__Problem requirements__
Copy the first line of the material below and every later line through the line containing "FUNNEL_POWERS = (0.4, 2.42)", without any other output.
-- Begin Data excerpt --
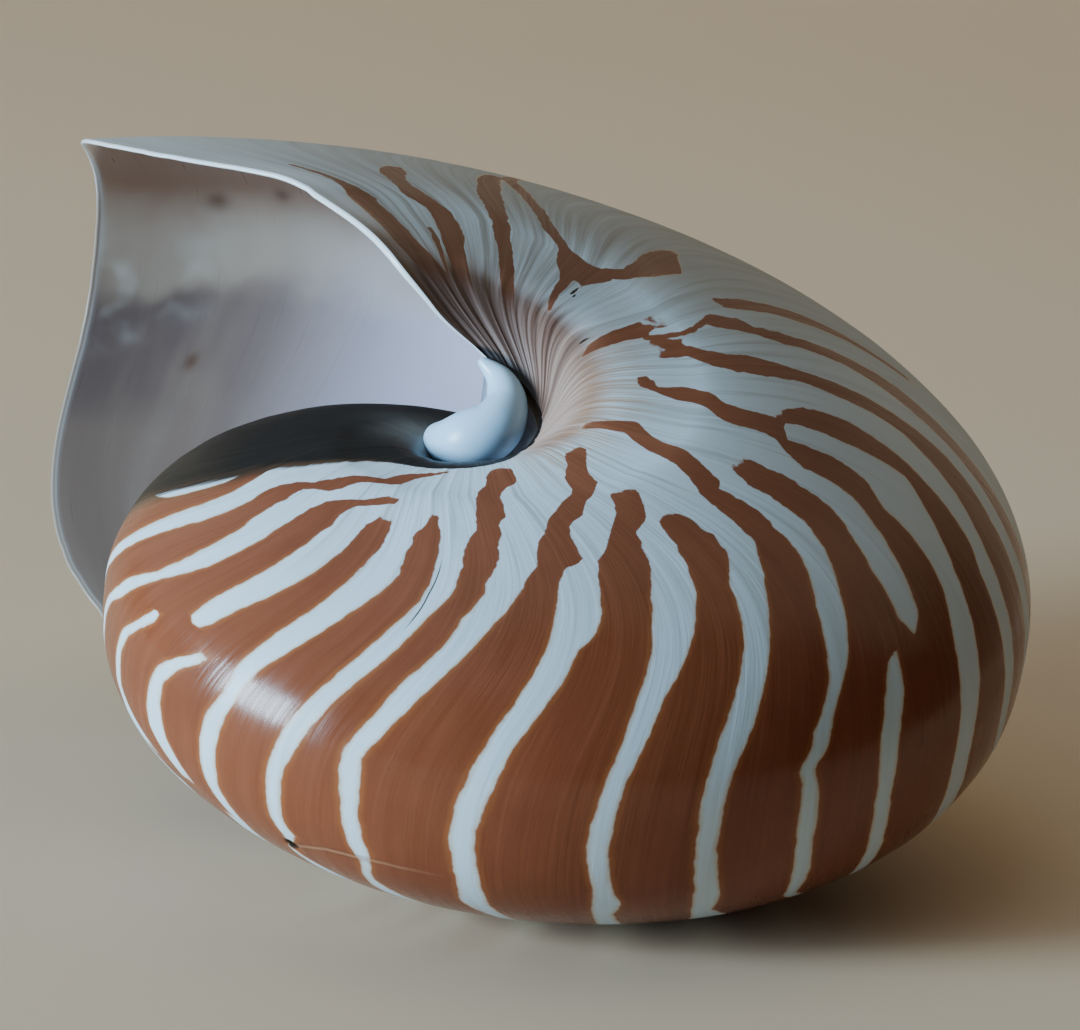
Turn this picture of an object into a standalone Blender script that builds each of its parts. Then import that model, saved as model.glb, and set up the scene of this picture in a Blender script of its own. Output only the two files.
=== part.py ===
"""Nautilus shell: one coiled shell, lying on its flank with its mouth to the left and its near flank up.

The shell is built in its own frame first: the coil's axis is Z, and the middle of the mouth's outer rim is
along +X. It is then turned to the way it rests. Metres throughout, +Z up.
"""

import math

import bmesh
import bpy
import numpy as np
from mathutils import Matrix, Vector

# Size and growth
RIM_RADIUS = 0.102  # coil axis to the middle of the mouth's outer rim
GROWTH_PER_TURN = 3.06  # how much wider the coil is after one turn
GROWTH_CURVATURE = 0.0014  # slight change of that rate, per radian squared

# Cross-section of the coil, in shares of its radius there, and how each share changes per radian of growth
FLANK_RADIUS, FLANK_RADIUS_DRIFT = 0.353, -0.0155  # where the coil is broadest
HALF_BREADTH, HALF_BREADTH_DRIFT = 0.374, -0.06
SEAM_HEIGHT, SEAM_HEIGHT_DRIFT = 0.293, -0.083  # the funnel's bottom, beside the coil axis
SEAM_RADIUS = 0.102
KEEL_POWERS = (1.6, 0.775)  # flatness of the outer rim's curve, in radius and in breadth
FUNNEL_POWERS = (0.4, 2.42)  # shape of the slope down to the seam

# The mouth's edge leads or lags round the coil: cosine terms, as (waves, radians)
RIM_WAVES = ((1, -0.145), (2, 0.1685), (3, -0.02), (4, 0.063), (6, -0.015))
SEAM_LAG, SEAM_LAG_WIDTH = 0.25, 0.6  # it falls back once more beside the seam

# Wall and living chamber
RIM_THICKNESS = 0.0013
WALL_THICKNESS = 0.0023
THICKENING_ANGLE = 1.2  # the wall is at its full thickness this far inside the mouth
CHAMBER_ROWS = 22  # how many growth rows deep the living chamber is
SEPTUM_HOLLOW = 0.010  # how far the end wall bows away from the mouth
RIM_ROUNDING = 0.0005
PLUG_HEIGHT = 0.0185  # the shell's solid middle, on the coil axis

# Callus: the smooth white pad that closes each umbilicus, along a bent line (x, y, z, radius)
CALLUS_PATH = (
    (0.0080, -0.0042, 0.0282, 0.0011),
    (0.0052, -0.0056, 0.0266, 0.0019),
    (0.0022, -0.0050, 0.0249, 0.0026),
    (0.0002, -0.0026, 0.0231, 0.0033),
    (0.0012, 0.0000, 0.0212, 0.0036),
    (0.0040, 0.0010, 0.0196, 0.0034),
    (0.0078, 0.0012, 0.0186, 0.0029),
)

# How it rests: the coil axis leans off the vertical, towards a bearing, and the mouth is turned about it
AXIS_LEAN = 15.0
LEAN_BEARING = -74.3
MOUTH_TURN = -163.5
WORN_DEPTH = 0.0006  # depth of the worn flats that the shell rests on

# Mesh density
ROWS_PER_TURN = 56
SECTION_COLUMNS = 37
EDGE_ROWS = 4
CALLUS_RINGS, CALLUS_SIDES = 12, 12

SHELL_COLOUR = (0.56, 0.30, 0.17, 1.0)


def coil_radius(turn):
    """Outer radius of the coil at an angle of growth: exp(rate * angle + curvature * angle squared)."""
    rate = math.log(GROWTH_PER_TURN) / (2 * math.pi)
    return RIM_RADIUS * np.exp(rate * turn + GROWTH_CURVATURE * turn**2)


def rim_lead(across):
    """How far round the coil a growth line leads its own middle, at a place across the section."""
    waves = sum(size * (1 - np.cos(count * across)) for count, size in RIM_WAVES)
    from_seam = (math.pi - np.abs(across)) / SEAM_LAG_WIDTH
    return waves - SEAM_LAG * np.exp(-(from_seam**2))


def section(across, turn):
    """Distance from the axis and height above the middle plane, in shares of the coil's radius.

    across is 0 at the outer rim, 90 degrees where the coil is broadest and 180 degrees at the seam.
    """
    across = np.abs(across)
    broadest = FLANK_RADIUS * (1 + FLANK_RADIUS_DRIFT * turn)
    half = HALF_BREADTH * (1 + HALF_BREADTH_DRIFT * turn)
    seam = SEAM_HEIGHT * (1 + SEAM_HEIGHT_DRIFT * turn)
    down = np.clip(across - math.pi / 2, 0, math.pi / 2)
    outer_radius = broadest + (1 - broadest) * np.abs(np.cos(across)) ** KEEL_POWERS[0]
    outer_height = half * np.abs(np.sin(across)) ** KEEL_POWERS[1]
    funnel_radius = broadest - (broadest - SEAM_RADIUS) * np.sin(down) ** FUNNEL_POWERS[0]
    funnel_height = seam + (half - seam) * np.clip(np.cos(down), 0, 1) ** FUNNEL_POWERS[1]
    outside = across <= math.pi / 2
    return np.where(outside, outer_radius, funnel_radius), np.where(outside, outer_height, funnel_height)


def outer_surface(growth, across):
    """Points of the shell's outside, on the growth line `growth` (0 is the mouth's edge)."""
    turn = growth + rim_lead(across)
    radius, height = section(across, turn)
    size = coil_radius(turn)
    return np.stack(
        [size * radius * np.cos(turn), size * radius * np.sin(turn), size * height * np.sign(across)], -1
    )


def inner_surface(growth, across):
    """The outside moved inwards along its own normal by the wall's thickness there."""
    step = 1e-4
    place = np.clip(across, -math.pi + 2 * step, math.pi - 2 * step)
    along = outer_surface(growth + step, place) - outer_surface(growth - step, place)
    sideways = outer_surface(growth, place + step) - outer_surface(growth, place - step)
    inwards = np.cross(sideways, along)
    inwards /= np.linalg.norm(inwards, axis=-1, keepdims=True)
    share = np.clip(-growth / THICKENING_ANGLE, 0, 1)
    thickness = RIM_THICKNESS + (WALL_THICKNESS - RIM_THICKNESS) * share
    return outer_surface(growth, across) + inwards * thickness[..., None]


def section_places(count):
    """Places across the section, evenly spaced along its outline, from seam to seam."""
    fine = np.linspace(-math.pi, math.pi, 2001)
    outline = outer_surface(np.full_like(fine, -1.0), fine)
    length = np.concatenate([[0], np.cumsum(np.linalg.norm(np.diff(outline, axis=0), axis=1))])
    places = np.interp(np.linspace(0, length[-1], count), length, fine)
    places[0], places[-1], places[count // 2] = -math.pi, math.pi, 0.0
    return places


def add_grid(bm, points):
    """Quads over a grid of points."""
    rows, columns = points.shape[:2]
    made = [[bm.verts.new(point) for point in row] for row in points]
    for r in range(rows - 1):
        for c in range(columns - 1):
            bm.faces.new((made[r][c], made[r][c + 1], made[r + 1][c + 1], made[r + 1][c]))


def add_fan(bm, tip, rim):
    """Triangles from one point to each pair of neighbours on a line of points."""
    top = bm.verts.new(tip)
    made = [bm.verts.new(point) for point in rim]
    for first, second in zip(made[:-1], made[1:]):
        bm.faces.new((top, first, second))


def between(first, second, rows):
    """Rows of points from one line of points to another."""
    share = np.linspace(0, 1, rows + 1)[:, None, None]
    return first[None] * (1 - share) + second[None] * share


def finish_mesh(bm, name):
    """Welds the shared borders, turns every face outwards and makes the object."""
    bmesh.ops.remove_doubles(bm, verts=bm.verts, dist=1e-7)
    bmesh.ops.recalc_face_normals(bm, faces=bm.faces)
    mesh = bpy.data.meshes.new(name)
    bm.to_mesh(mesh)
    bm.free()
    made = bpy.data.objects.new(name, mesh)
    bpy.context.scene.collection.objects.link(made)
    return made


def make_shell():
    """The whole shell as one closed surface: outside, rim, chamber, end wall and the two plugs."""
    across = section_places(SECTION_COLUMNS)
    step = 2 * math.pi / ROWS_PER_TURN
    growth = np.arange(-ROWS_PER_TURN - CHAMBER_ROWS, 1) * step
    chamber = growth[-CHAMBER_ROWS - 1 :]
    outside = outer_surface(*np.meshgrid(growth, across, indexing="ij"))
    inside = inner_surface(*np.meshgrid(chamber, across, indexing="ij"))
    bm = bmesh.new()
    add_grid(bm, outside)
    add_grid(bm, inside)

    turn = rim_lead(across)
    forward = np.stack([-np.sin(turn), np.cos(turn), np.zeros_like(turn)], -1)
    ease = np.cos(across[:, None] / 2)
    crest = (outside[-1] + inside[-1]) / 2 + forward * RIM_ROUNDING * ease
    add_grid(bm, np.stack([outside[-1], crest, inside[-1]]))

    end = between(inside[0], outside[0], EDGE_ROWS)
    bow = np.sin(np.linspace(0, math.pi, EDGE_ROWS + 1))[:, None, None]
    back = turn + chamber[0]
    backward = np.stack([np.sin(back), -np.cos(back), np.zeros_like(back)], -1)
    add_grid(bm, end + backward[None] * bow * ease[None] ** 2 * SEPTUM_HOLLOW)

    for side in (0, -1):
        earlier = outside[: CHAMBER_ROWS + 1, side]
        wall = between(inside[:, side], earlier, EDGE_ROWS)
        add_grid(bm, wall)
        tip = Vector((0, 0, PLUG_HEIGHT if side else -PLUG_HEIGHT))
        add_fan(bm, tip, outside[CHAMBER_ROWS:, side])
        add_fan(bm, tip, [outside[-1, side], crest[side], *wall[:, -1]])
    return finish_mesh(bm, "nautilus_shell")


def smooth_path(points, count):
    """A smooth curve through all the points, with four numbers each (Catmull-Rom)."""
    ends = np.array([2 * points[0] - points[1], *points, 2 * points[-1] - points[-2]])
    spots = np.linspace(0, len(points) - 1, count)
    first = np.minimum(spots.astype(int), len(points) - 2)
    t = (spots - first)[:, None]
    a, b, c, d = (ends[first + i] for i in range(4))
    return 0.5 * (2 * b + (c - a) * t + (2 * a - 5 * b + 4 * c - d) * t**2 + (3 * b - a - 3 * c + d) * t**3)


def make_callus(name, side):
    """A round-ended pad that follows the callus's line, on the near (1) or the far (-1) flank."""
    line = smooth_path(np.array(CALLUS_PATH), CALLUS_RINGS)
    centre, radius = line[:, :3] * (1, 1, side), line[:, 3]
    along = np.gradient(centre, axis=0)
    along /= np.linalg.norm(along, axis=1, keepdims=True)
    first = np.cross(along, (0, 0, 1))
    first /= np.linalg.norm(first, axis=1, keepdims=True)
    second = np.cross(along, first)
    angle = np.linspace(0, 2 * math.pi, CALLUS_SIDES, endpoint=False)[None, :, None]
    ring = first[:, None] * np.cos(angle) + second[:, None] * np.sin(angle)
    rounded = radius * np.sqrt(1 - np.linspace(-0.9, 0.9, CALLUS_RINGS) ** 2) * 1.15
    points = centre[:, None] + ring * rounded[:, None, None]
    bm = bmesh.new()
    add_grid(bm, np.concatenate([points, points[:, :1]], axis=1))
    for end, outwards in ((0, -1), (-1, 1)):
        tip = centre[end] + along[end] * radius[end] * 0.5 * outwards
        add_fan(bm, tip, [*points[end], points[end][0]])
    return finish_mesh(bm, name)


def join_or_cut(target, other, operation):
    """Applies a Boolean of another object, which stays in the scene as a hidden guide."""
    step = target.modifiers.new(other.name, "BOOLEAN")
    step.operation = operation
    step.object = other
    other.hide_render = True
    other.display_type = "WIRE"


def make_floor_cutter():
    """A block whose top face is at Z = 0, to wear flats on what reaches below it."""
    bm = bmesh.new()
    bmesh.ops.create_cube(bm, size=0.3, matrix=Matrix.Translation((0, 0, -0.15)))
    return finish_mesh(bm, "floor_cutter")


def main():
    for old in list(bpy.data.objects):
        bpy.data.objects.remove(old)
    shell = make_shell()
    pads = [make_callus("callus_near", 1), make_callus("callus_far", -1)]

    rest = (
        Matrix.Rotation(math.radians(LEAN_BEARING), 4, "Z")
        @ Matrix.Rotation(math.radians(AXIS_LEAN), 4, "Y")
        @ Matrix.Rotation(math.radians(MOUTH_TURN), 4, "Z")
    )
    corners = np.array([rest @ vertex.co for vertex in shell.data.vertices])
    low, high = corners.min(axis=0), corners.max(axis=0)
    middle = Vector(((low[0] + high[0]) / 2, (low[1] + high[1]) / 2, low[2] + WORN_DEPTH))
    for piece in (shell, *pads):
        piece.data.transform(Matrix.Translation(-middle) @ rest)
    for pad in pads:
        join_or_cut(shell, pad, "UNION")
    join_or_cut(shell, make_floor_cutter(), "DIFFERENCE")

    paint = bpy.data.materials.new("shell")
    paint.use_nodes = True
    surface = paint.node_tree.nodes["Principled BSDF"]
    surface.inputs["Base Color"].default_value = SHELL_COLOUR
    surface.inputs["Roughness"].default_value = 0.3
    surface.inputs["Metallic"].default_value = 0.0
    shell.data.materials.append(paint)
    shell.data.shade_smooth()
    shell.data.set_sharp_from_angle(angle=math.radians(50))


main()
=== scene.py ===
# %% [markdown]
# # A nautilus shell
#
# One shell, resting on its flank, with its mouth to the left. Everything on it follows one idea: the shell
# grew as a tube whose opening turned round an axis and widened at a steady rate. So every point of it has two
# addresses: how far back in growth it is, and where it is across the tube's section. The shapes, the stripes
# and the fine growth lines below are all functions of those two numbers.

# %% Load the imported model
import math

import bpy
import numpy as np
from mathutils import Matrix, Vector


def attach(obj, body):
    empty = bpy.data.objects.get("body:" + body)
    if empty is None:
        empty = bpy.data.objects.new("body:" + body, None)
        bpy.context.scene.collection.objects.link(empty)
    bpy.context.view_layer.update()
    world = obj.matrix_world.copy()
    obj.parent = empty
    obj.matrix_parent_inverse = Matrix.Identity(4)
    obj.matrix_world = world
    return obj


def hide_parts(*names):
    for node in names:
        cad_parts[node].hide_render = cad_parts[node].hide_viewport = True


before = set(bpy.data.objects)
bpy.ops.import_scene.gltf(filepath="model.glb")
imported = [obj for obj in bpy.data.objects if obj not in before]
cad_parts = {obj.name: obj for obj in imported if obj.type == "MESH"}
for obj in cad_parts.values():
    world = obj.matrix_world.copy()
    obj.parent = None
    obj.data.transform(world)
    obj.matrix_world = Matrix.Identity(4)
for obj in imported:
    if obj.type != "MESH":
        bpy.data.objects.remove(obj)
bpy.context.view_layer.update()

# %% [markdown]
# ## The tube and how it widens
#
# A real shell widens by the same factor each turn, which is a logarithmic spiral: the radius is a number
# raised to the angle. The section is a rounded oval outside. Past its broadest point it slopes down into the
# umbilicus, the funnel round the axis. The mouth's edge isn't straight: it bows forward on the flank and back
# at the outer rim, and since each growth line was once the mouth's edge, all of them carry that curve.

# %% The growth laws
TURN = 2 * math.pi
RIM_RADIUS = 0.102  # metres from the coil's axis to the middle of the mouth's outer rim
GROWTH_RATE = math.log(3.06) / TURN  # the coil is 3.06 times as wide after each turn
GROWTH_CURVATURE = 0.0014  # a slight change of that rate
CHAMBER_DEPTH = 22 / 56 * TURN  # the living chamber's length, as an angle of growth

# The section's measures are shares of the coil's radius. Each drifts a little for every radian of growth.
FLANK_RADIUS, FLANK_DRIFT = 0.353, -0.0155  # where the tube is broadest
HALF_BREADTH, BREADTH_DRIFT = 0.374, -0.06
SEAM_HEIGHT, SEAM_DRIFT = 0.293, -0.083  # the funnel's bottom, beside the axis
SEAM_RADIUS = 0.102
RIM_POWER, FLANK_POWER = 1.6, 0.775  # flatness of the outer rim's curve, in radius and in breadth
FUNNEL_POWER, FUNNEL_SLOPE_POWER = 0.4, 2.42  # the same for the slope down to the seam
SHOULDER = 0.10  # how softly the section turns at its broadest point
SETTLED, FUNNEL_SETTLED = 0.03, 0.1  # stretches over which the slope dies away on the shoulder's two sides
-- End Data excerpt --
__Result of this task__
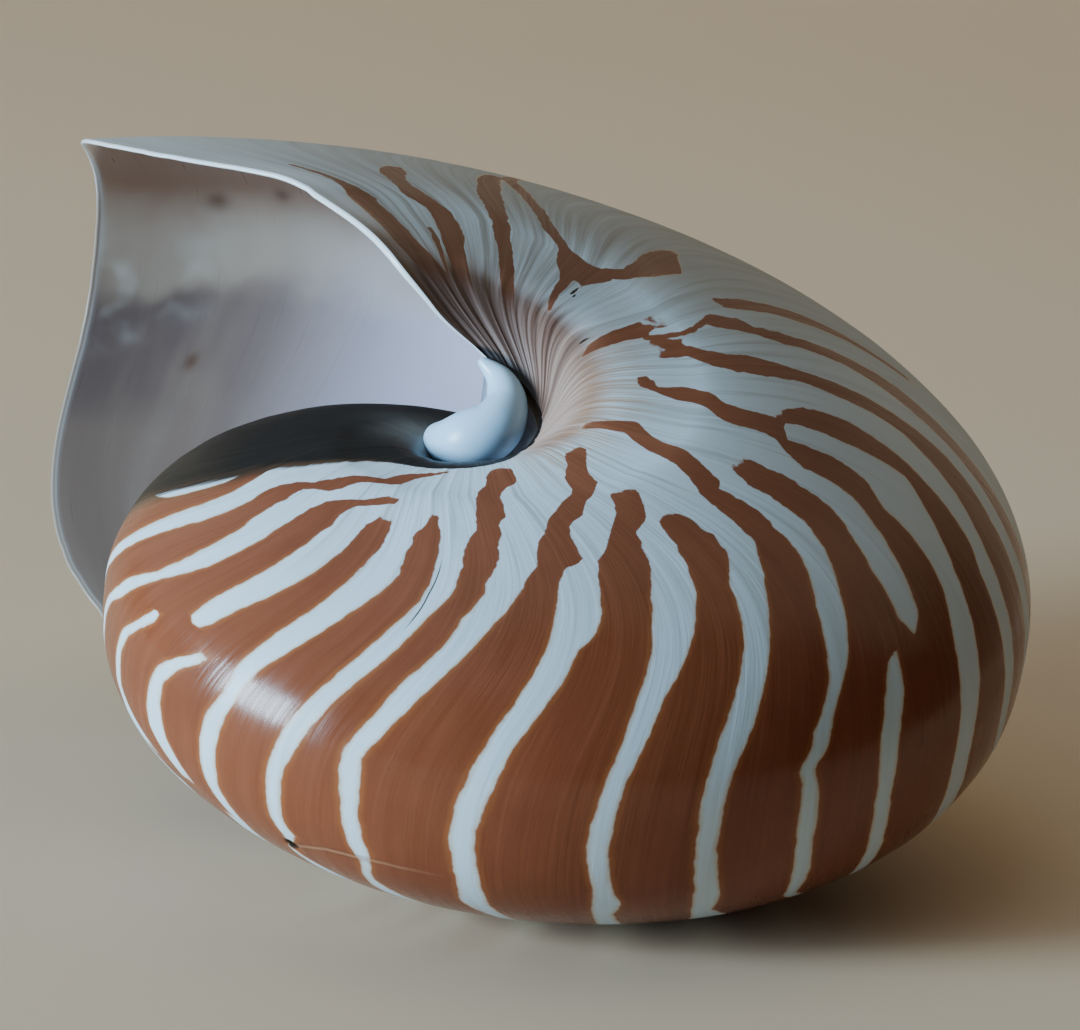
Turn this picture of an object into a standalone Blender script that builds each of its parts. Then import that model, saved as model.glb, and set up the scene of this picture in a Blender script of its own. Output only the two files.
=== part.py ===
"""Nautilus shell: one coiled shell, lying on its flank with its mouth to the left and its near flank up.

The shell is built in its own frame first: the coil's axis is Z, and the middle of the mouth's outer rim is
along +X. It is then turned to the way it rests. Metres throughout, +Z up.
"""

import math

import bmesh
import bpy
import numpy as np
from mathutils import Matrix, Vector

# Size and growth
RIM_RADIUS = 0.102  # coil axis to the middle of the mouth's outer rim
GROWTH_PER_TURN = 3.06  # how much wider the coil is after one turn
GROWTH_CURVATURE = 0.0014  # slight change of that rate, per radian squared

# Cross-section of the coil, in shares of its radius there, and how each share changes per radian of growth
FLANK_RADIUS, FLANK_RADIUS_DRIFT = 0.353, -0.0155  # where the coil is broadest
HALF_BREADTH, HALF_BREADTH_DRIFT = 0.374, -0.06
SEAM_HEIGHT, SEAM_HEIGHT_DRIFT = 0.293, -0.083  # the funnel's bottom, beside the coil axis
SEAM_RADIUS = 0.102
KEEL_POWERS = (1.6, 0.775)  # flatness of the outer rim's curve, in radius and in breadth
FUNNEL_POWERS = (0.4, 2.42)  # shape of the slope down to the seam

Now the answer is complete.